Zelda could literally do all those options with her Melee LKs, they could be spaced, combo into each other, sourspot combos into sweetspot, could be SH AC and did good damage. With Ultimate mechanics these would be a having a sword for a foot. By giving us the AC window Zelda's kicks would make up for not only being the same move, but would further increase her lack of neutral. Possibly even her disadvantage state. The only reason it didn't completely save her was because the Melee engine did her no favors along with having a laughably bad design. I'm no expert, in fact I'm still trying to learn the game, but even I dislike how her kicks changed from being consistent to requiring precision. Of course this is just my opinion and not saying you're wrong in any way.

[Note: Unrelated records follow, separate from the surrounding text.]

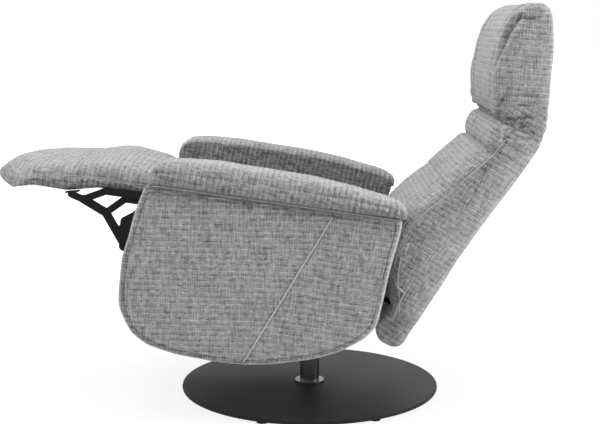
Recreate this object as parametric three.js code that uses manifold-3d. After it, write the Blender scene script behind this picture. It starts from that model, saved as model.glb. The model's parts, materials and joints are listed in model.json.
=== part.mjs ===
// A reclining armchair on a round plate base: a swivel column, a seat shell that tilts, a padded seat and
// arms, a footrest on folding links, a back that reclines and a head that tilts forward.
// Millimetres, +Z up. The sitter faces -Y and the sitter's left is +X. The origin is on the swivel axis
// at floor level. The pose is the one with the footrest out, the shell tilted back and the head forward.

import * as THREE from "three";
import { mergeVertices } from "three/addons/utils/BufferGeometryUtils.js";
import Module from "manifold-3d";

const wasm = await Module();
wasm.setup();

const { degToRad } = THREE.MathUtils;

// Fits that the whole chair shares
const fit = 0.3;
const turningFit = 0.5;
const overrun = 2;
const roundSides = 16;
const arcPoints = 16;
const curveSteps = 24;

// Base plate and column
const plateRadius = 350;
const plateThickness = 10;
const plateRimDrop = 1.5;
const plateRimRadius = 4;
const plateHubRadius = 70;
const plateSides = 72;
const glideHeight = 6;
const glideRadius = 15;
const glideInset = 15;
const glideCount = 7;
const glidePhase = degToRad(-20.3);
const columnRadius = 26.5;
const columnWall = 4;
const columnHeight = 108;
const columnFlangeRadius = 40;
const columnFlangeHeight = 5;
const bushWall = 3;
const bushLength = 60;
const collarRadius = 33;
const collarHeight = 9;

// Yoke on the spindle and the shaft that the seat shell tilts on
const yokeWidth = 130;
const yokeLength = 130;
const yokePlate = 6;
const yokeCheekLength = 60;
const yokeCheekRise = 18;
const spindleDrop = 45;
const shaftRadius = 8;
const tiltReach = 30;
const tiltDrop = 80;
const restTilt = degToRad(12);

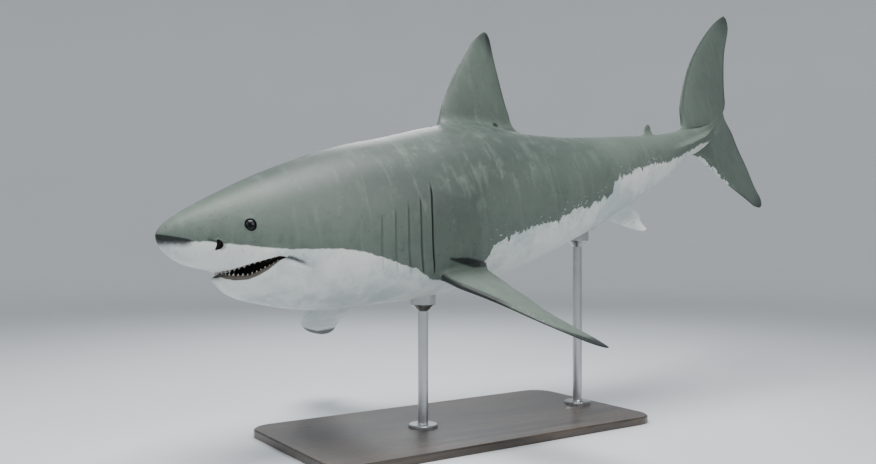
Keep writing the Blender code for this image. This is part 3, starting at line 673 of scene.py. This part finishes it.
def eyeOutline(theta):
    f, tilt = eyeForm, math.radians(eyeForm["tilt"])
    return tilted(f["halfWide"] * np.cos(theta - tilt), f["halfTall"] * np.sin(theta - tilt), tilt)


def onBall(a, b):
    return np.sqrt(np.maximum(eyeForm["ball"] ** 2 - a**2 - b**2, 1e-8)) - eyeForm["sunk"]


def eyeHeights(theta):
    # a low brow over the eye and a thin raised rim, which then rests on the ball
    a, b = eyeOutline(theta)
    upper = .5 + .5 * np.sin(theta)
    return [.0003 * upper, .0009 * upper, .0015 * upper, .0016 * upper + .0002, .0016 + .0004 * upper,
            onBall(a, b) + .0016, onBall(a, b) + .0007]


def eyeInner(theta, ca, cb):
    # half way to the socket the skin lies on the ball, then it goes round behind it
    away = np.hypot(ca, cb)
    first = away * .5 + .0127
    return [(ca / away * r, cb / away * r, depth + 0 * theta, 1.0)
            for r, depth in ((first, -(onBall(first, 0) + .0011)), *eyeForm["socket"])]


def nostrilOutline(theta):
    # an upright ellipse, tilted and bowed like a comma
    f = nostrilForm
    a, b = f["halfWide"] * np.cos(theta), f["halfTall"] * np.sin(theta)
    return tilted(a - f["curve"] * b**2, b, math.radians(f["tilt"]))


def nostrilHeights(theta):
    # the front edge stands up as a flap, the rear edge as a low rim
    front = .5 - .5 * np.cos(theta)
    return [0 * front, .0004 * front, .0011 * front + .0002, .0021 * front + .0005, .0026 * front + .0005,
            .0020 * front - .0002]


def nostrilInner(theta, ca, cb):
    return [(ca * k, cb * k, d + 0 * theta, 1.0) for k, d in nostrilForm["inside"]]


eyeSeats = {}
for right in (False, True):
    eyeSeats[right] = openSkin(right, eyeForm["place"], eyeForm["angle"], 9, 8, eyeOutline,
                               (.3, .55, .74, .87, .95, .985, 1.0), eyeHeights, eyeInner, .9)
    openSkin(right, nostrilForm["place"], nostrilForm["angle"], 6, 8, nostrilOutline,
             (.35, .62, .8, .91, .97, 1.0), nostrilHeights, nostrilInner, 1.0)

skinQuads.append(np.stack(corners, -1)[whole])
end = ids[-1]
half = np.arange(0, backColumn)
skinQuads.append(np.stack([end[half], end[half + 1], end[(-half - 1) % columns], end[(-half) % columns]], -1))


def compact(points, quads, *more):
    # leaves out the points that no quad has, and numbers the others anew
    used = np.unique(quads)
    renumber = np.zeros(len(points), int)
    renumber[used] = np.arange(len(used))
    return (points[used], renumber[quads], *[m[used] for m in more])


skinData = {key: np.concatenate([b[key] for b in skinBlocks]) for key in ("place", "world") + markNames}
_, quads, *kept = compact(skinData["world"], np.concatenate(skinQuads), *skinData.values())
skinData = dict(zip(skinData, kept))


def relaxed(points, quads, weight, steps):
    # each point moves part of the way to the mean of its neighbours, again and again
    pairs = np.concatenate([quads[:, [k, (k + 1) % 4]] for k in range(4)])
    pairs = np.unique(np.sort(pairs[pairs[:, 0] != pairs[:, 1]], 1), axis=0)
    moving = weight > 0
    pairs = pairs[moving[pairs].any(1)]
    both = np.concatenate([pairs, pairs[:, ::-1]])
    count = np.maximum(np.bincount(both[:, 0], minlength=len(points)), 1)
    for _ in range(steps):
        sums = np.stack([np.bincount(both[:, 0], points[both[:, 1], k], len(points)) for k in range(3)], 1)
        points = points + (sums / count[:, None] - points) * (weight * .5)[:, None]
    return points


skinData["world"] = relaxed(skinData["world"], quads, skinData["relax"], skinGrid["filletSteps"])


def makeMesh(name, points, quads, attributes=(), smoothed=True):
    # quads whose neighbouring corners are one point become triangles; all faces are turned outwards
    same = quads == np.roll(quads, -1, 1)
    triangles = [np.delete(quads[same[:, k] & (same.sum(1) == 1)], k, 1) for k in range(4)]
    mesh = bpy.data.meshes.new(name)
    mesh.from_pydata(points.tolist(), [], quads[~same.any(1)].tolist() + np.concatenate(triangles).tolist())
    mesh.validate()
    for key, values in dict(attributes).items():
        kind, field = ("FLOAT_VECTOR", "vector") if values.ndim == 2 else ("FLOAT", "value")
        mesh.attributes.new(key, kind, "POINT").data.foreach_set(field, values.astype(np.float32).ravel())
    shape = bmesh.new()
    shape.from_mesh(mesh)
    bmesh.ops.recalc_face_normals(shape, faces=shape.faces)
    loose = [e for e in shape.edges if len(e.link_faces) != 2]
    print(name, len(shape.verts), "points,", len(shape.faces), "faces, volume",
          round(shape.calc_volume(), 5), ", open edges", len(loose))
    shape.to_mesh(mesh)
    shape.free()
    if smoothed:
        mesh.shade_smooth()
    ob = bpy.data.objects.new(name, mesh)
    bpy.context.scene.collection.objects.link(ob)
    return ob


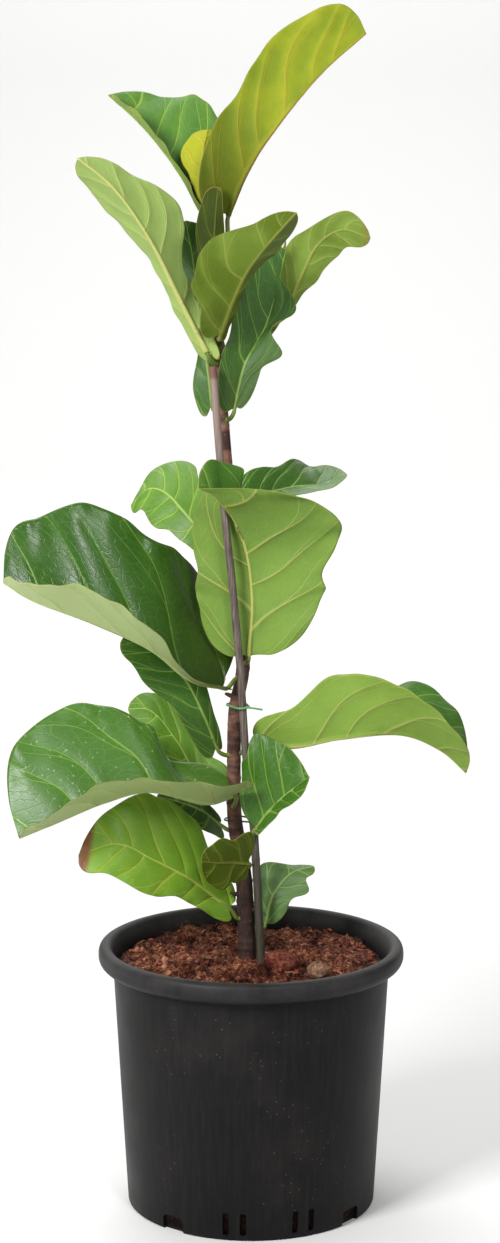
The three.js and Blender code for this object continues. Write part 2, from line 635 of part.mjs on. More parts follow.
// Ties.
// A closed loop of wire round the trunk and the stake at one height, lying nearly level.
function tie(z, wire, tilt, tails) {
  const [tx, ty, , tr] = trunkAt(z);
  const [sx, sy, , sr] = barAt(STAKE, z);
  const axis = Math.atan2(sy - ty, sx - tx);
  const clear = wire + GAP + 0.7;
  const loop = [];
  const steps = 9;
  [[tx, ty, tr, axis + Math.PI / 2], [sx, sy, sr, axis - Math.PI / 2]].forEach(([cx, cy, r, from]) => {
    for (let i = 0; i <= steps; i += 1) {
      const angle = from + (i / steps) * Math.PI;
      const x = cx + Math.cos(angle) * (r + clear);
      loop.push(V(x, cy + Math.sin(angle) * (r + clear), z + (x - tx) * tilt));
    }
  });
  const sides = 7;
  const count = loop.length;
  const points = [];
  const faces = [];
  loop.forEach((p, i) => {
    const ahead = loop[(i + 1) % count].clone().sub(loop[(i + count - 1) % count]).normalize();
    const across = V(0, 0, 0).crossVectors(ahead, V(0, 0, 1)).normalize();
    const other = V(0, 0, 0).crossVectors(ahead, across);
    for (let k = 0; k < sides; k += 1) {
      const angle = (k / sides) * 2 * Math.PI;
      const at = p.clone().addScaledVector(across, Math.cos(angle) * wire)
        .addScaledVector(other, Math.sin(angle) * wire);
      points.push([at.x, at.y, at.z]);
      const [a, b] = [i * sides + k, i * sides + ((k + 1) % sides)];
      const [c, d] = [b, a].map((id) => (id + sides) % (count * sides));
      faces.push([a, b, c], [a, c, d]);
    }
  });
  const solid = toSolid(indexed(points, faces));
  if (!tails) return solid;
  const from = loop[tails.from];
  const line = [[from.x, from.y, from.z], ...tails.to];
  return solid.add(bar(line.map((p) => [...p, wire * 0.85]), 7));
}

// Assembly.
const COLOURS = { pot: 0x262423, soil: 0x6b3a26, wood: 0x4a332a, stake: 0x857870, green: 0x3f7a3a,
  wire: 0x1c1c1a, leaf: 0x3c7a33, fresh: 0x8fb53c };
const FRESH = ['leaf_top_right', 'leaf_top_young', 'leaf_mid_back_left', 'leaf_right_arch'];
const group = new THREE.Group();
group.name = 'potted_fiddle_leaf_fig';

function add(name, solid, colour) {
  const mesh = new THREE.Mesh(fromSolid(solid), new THREE.MeshStandardMaterial({ color: colour }));
  mesh.name = name;
  group.add(mesh);
}

add('pot', pot(), COLOURS.pot);
add('soil', soil(), COLOURS.soil);
add('trunk', trunk(), COLOURS.wood);
add('stake', stake(), COLOURS.stake);
const TAIL = { from: 16, to: [[3, -16.5, 447.5], [10, -15, 446]] };
add('tie_upper', tie(447, 1.0, 0.1, TAIL), COLOURS.green);
add('tie_lower', tie(345, 0.8, 0.12), COLOURS.wire);
Object.entries(LEAVES).forEach(([name, leaf]) => {
  add(name, leafSolid(leaf), FRESH.includes(name) ? COLOURS.fresh : COLOURS.leaf);
});

export default group;
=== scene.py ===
"""Potted fiddle leaf fig: a young plant in a black nursery pot, tied to a cane."""
import math

import bpy
import numpy as np
from bpy.props import FloatProperty, FloatVectorProperty, IntProperty, PointerProperty
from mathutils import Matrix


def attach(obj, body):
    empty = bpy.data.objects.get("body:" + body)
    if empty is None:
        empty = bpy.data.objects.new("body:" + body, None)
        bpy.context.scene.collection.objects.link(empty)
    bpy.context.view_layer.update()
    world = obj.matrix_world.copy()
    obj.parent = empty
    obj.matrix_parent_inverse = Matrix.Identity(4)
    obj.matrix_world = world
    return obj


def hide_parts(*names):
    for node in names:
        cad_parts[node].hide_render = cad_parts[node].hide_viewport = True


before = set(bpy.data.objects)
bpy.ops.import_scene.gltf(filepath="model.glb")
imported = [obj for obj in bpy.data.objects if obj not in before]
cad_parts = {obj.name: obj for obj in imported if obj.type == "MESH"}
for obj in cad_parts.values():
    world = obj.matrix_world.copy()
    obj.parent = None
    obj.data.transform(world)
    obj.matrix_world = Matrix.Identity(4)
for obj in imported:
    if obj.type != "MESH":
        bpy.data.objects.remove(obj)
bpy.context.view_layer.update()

bl_info = {
    "name": "Potted Fiddle Leaf Fig",
    "version": (1, 0, 0),
    "blender": (4, 5, 0),
    "location": "View3D > Sidebar > Plant",
    "description": "Builds the leaves, trunk, cane, coir and pot of a potted fiddle leaf fig",
    "category": "Add Mesh",
}

MM = 0.001

# Shapes below are in millimetres in the plant's own frame: origin on the floor under the middle
# of the pot, Z up, the plant's front towards -Y.

# Half outline of a blade: (place along the midrib, half width), both 0 to 1. Margin vectors are
# given at even places from STEP_FIRST to STEP_LAST.
OUTLINE = np.array([
    (0, 0.05), (-0.045, 0.24), (-0.02, 0.46), (0.09, 0.6), (0.24, 0.61), (0.38, 0.56),
    (0.52, 0.74), (0.68, 0.97), (0.8, 1), (0.91, 0.8), (0.975, 0.42), (1, 0),
])
STEP_FIRST, STEP_LAST = 0.1, 0.85

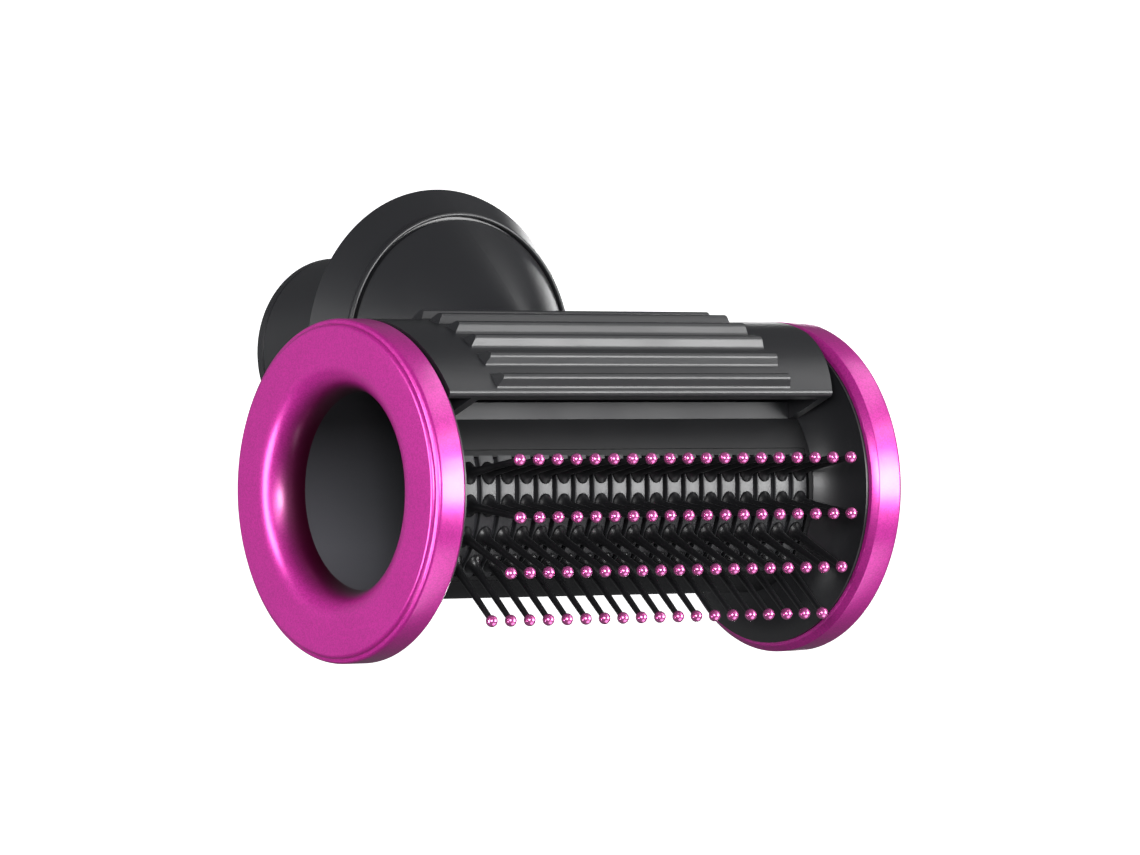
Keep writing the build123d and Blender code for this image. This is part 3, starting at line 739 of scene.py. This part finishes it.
class BRUSH_OT_stage(bpy.types.Operator):
    """Make the pale floor, the lights and the camera"""

    bl_idname = "brush.stage"
    bl_label = "Stage"

    def execute(self, context):
        stage = context.scene.brush_stage
        self.make_floor(context.scene.brush_colours.backdrop, stage.azimuth)
        self.make_camera(context, stage)
        self.make_lights(context)
        return {"FINISHED"}

    def make_floor(self, colour, azimuth):
        """A floor that sweeps up into a backdrop, turned to face the camera."""
        floor_z = CAD_BOX[0][2] - 0.10
        half_width = 3.0
        front, back, bend, top = -3.0, 1.6, 0.8, 3.0
        section = [(front, floor_z)] + arc_points((back - bend, floor_z + bend), (bend, bend), -90, 0, 24)
        section.append((back, top))
        turn = Matrix.Rotation(math.radians(azimuth), 4, "Z")
        verts = []
        for x in (-half_width, half_width):
            verts += [turn @ Vector((x, y, z)) for y, z in section]
        count = len(section)
        faces = [(i, i + 1, count + i + 1, count + i) for i in range(count - 1)]
        mesh = bpy.data.meshes.new("floor")
        mesh.from_pydata(verts, [], faces)
        floor = mesh_object("floor", mesh, edge_angle=60)
        material, nodes, links = new_material("pale_paper")
        shader = nodes["Principled BSDF"]
        shader.inputs["Roughness"].default_value = 0.9
        shader.inputs["Emission Strength"].default_value = 0.9
        paper = object_noise(nodes, links, 30, 3)
        tone = tinted(nodes, links, paper.outputs["Fac"], colour, 0.01)
        links.new(tone, shader.inputs["Base Color"])
        links.new(tone, shader.inputs["Emission Color"])
        mesh.materials.append(material)
        floor.visible_glossy = False
        floor.visible_diffuse = False

    def make_camera(self, context, stage):
        """A long-lens camera level with the barrel."""
        turn = math.radians(-stage.azimuth)
        tilt = math.radians(stage.elevation)
        look = Vector((math.cos(tilt) * math.sin(turn), math.cos(tilt) * math.cos(turn), -math.sin(tilt)))
        right = Vector((math.cos(turn), -math.sin(turn), 0))
        rise = right.cross(look)
        aim = Vector((0, BARREL_Y, BARREL_Z)) + rise * stage.aim_rise - right * stage.aim_side
        data = bpy.data.cameras.new("camera")
        data.lens = stage.lens
        data.sensor_width = 36
        camera = bpy.data.objects.new("camera", data)
        context.scene.collection.objects.link(camera)
        camera.location = aim - look * stage.distance
        camera.rotation_euler = look.to_track_quat("-Z", "Y").to_euler()
        context.scene.camera = camera

    def make_lights(self, context):
        """Soft boxes all round and a dim sky."""
        world = bpy.data.worlds.new("studio")
        context.scene.world = world
        world.use_nodes = True
        sky = world.node_tree.nodes["Background"]
        sky.inputs["Color"].default_value = STUDIO_WORLD
        sky.inputs["Strength"].default_value = WORLD_STRENGTH
        context.scene.view_settings.view_transform = "Standard"
        aim = Vector((0, BARREL_Y, BARREL_Z))
        for name, direction, distance, size, energy in LIGHTS:
            place = aim + Vector(direction).normalized() * distance
            area_light(name, place, aim, size, energy)


PIECE_OPERATORS = (
    BRUSH_OT_finishes,
    BRUSH_OT_end_rings,
    BRUSH_OT_bed,
    BRUSH_OT_pins,
    BRUSH_OT_balls,
    BRUSH_OT_stage,
)


class BRUSH_PT_panel(bpy.types.Panel):
    """Sizes, colours and the buttons that make the pieces"""

    bl_label = "Brush Head"
    bl_idname = "BRUSH_PT_panel"
    bl_space_type = "VIEW_3D"
    bl_region_type = "UI"
    bl_category = "Brush Head"

    def draw(self, context):
        for group in (context.scene.brush_sizes, context.scene.brush_colours, context.scene.brush_stage):
            for name in group.__annotations__:
                self.layout.prop(group, name)
        for operator in PIECE_OPERATORS:
            self.layout.operator(operator.bl_idname)


CLASSES = (BrushSizes, BrushColours, BrushStage) + PIECE_OPERATORS + (BRUSH_PT_panel,)


def register():
    for cls in CLASSES:
        bpy.utils.register_class(cls)
    bpy.types.Scene.brush_sizes = bpy.props.PointerProperty(type=BrushSizes)
    bpy.types.Scene.brush_colours = bpy.props.PointerProperty(type=BrushColours)
    bpy.types.Scene.brush_stage = bpy.props.PointerProperty(type=BrushStage)


def unregister():
    del bpy.types.Scene.brush_sizes
    del bpy.types.Scene.brush_colours
    del bpy.types.Scene.brush_stage
    for cls in reversed(CLASSES):
        bpy.utils.unregister_class(cls)


def main():
    register()
    bpy.ops.brush.finishes()
    bpy.ops.brush.end_rings()
    bpy.ops.brush.bed()
    bpy.ops.brush.pins()
    bpy.ops.brush.balls()
    bpy.ops.brush.stage()


if __name__ == "__main__":
    main()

Sure, but at the same time, Melee was full of broken BS, like a Down-B that could KO at 40, a Dsmash that could do 60, an infinite chain grab, frame 1 Shine spiking, and all sorts of others. I hardly think it would be fair to include something from Melee, where balance was everybody having something unfair by other Smash game standards. You have to understand that having one of the most powerful KO moves in the game, being a single digit frame aerial, is already pretty good. Even equivalent moves like Ganon's Fsmash, forces him to be in place. You can do all sorts of things with Zelda's Fair, that a lot of other similarly powered moves can't. That's why there needs to be that trade off. You can't very well have the usual drawbacks like lots of startup or endlag, on an aerial, not with how they did aerials in this game.